Last week, airstrikes on Raqqa City killed dozens of people and injured many others while some 8,000 others remain trapped there.
Between 19-30 September, airstrikes on residential areas in Idlib killed at least 149 people – the majority of whom were women and children.
Relatedly, AFP reported Monday that the civilians who are trapped in Raqqa are used as human shields by ISIL.
“As ISIL fighters retreat into a shrinking part of Syria’s Raqqa, they are dragging along terrified civilians for cover against a ferocious US-backed onslaught,” AFP stated, adding that “locals who managed to flee describe being herded into apartments in buildings used by jihadists as makeshift military bases, and serving as human shields for fighters as they collect water.”

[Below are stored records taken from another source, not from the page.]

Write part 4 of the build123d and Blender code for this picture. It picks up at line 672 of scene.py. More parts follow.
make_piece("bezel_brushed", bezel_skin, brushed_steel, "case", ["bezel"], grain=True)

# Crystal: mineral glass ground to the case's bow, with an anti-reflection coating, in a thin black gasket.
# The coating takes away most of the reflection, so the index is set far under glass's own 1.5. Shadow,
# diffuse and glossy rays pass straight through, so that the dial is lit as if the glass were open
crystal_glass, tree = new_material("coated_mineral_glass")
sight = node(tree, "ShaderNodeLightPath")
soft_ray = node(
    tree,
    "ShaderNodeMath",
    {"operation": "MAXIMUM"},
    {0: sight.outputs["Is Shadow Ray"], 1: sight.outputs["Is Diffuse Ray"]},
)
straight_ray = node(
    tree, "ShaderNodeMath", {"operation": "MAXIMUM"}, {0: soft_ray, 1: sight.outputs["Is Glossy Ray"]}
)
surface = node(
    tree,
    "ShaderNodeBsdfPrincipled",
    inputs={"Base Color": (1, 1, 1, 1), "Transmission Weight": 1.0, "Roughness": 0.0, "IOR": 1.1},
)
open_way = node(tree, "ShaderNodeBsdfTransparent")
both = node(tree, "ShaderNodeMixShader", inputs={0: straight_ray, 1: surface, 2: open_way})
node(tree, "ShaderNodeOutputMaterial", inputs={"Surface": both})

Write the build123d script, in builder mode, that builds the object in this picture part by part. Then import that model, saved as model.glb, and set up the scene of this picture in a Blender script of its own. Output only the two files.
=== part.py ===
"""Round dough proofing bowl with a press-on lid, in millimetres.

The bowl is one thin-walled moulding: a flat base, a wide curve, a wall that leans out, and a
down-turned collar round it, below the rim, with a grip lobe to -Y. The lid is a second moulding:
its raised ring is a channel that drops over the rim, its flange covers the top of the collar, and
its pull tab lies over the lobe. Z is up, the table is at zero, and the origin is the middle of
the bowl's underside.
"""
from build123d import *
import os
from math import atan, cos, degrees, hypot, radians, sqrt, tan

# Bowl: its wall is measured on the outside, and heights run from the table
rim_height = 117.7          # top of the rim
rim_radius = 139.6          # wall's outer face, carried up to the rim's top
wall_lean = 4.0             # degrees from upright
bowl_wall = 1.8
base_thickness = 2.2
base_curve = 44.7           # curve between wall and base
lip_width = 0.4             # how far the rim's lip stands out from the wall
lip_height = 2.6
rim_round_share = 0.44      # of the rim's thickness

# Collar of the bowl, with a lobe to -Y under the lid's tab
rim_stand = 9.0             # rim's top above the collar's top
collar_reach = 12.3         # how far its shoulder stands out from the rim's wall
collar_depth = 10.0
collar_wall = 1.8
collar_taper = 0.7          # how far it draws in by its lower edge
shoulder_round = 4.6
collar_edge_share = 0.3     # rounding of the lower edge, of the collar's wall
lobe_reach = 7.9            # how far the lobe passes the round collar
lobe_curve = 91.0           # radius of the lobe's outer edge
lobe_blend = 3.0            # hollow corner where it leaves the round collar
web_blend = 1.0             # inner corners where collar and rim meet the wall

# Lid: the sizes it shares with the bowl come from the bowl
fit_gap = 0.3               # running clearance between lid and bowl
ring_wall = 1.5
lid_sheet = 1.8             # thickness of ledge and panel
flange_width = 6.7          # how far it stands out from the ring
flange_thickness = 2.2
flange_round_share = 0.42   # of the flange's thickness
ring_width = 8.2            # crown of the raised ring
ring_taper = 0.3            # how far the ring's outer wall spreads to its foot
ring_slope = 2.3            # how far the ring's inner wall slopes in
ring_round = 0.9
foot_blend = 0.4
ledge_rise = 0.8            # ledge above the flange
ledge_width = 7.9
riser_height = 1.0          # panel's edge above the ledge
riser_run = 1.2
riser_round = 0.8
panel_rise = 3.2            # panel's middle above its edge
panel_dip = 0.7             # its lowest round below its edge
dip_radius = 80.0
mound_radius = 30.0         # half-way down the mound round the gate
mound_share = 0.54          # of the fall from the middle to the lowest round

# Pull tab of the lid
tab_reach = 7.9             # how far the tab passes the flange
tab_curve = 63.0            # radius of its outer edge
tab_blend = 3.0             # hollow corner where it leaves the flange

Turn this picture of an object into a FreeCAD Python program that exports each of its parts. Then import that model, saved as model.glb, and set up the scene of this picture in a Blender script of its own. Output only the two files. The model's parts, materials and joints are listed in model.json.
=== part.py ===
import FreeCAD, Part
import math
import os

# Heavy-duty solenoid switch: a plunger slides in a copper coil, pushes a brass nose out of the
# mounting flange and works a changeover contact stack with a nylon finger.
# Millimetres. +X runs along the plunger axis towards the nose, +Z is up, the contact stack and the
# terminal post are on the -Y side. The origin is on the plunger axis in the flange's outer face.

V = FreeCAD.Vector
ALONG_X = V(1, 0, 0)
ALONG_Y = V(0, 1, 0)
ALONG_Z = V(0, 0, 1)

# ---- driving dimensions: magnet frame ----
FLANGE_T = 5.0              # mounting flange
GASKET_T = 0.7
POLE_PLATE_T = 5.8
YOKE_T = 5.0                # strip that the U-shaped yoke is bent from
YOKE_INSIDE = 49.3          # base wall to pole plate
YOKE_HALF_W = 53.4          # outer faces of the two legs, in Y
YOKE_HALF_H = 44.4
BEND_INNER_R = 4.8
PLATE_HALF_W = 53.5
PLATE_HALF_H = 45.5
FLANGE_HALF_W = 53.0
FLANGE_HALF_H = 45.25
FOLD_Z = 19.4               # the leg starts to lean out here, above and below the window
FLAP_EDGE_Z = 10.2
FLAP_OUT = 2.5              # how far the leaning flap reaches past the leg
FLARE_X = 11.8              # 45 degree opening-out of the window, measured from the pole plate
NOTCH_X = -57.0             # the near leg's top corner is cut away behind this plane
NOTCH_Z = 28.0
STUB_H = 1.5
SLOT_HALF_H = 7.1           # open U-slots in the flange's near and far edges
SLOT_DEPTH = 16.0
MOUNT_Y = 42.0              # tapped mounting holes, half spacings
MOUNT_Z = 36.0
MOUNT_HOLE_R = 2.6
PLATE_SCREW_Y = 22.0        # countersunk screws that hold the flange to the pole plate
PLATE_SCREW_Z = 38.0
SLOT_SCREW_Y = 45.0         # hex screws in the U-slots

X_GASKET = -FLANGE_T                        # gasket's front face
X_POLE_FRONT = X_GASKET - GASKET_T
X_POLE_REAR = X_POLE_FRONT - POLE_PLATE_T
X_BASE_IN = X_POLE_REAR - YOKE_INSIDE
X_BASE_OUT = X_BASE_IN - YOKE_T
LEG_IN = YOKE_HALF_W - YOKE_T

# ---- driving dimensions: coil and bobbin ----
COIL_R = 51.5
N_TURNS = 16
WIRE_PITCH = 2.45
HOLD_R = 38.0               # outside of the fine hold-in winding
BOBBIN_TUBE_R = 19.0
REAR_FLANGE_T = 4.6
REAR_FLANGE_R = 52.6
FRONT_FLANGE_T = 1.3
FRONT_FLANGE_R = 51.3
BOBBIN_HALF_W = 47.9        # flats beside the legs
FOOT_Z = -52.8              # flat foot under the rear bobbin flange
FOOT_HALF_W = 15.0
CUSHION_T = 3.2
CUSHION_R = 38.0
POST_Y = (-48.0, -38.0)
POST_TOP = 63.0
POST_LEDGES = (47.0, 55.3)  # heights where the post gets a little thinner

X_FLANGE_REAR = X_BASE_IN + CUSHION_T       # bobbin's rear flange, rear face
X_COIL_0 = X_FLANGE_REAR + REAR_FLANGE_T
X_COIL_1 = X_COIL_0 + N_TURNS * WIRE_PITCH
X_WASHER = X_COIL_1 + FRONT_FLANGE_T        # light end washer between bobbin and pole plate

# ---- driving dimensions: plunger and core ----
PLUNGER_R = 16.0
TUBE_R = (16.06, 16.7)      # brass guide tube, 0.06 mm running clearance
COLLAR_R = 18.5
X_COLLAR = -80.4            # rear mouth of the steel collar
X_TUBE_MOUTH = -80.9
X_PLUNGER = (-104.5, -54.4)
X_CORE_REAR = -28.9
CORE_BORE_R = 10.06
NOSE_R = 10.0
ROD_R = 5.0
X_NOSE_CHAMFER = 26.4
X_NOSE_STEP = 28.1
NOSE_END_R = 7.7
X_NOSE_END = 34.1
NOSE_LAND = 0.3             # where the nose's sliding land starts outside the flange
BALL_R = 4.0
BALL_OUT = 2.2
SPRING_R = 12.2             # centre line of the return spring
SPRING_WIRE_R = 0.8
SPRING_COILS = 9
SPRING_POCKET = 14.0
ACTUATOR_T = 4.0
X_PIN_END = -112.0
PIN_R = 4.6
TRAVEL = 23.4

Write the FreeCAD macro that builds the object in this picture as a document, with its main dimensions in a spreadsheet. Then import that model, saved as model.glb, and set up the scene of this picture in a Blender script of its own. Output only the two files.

Civilian casualties were also reported in Rural Damascus, Hama, Aleppo and Deir-ez-Zor, the OCHA news release said.
In late September, the coalition acknowledged the deaths of 735 civilians in its strikes on Syria and Iraq since 2014, but the Britain-based Syrian Observatory for Human Rights says hundreds have been killed in Raqqa alone since June.
Meanwhile, the United Nations refugee agency has warned that dwindling resources could severely jeopardize efforts to provide refugees and displaced persons across the Middle East with essential winter supplies such as thermal blankets and warm clothing.
For many, it will be the seventh consecutive winter in displacement, living in tents or in makeshift settlements in near-freezing temperatures.
“We estimate that as many as four million are at extreme risk and need timely and substantial help to properly prepare for the forthcoming winter [and] of these only one in four are likely to get the assistance they need,” said Andrej Mahecic, a spokesperson for the Office of the UN High Commissioner for Refugees (UNHCR).
He called for greater funding for the agency’s response plan to ensure help is provided to all in desperate need.
According to estimates, there are nearly 15 million Syrian and Iraqi refugees and internally displaced persons across the region, in Turkey, Lebanon, Jordan, Egypt, Syria and Iraq.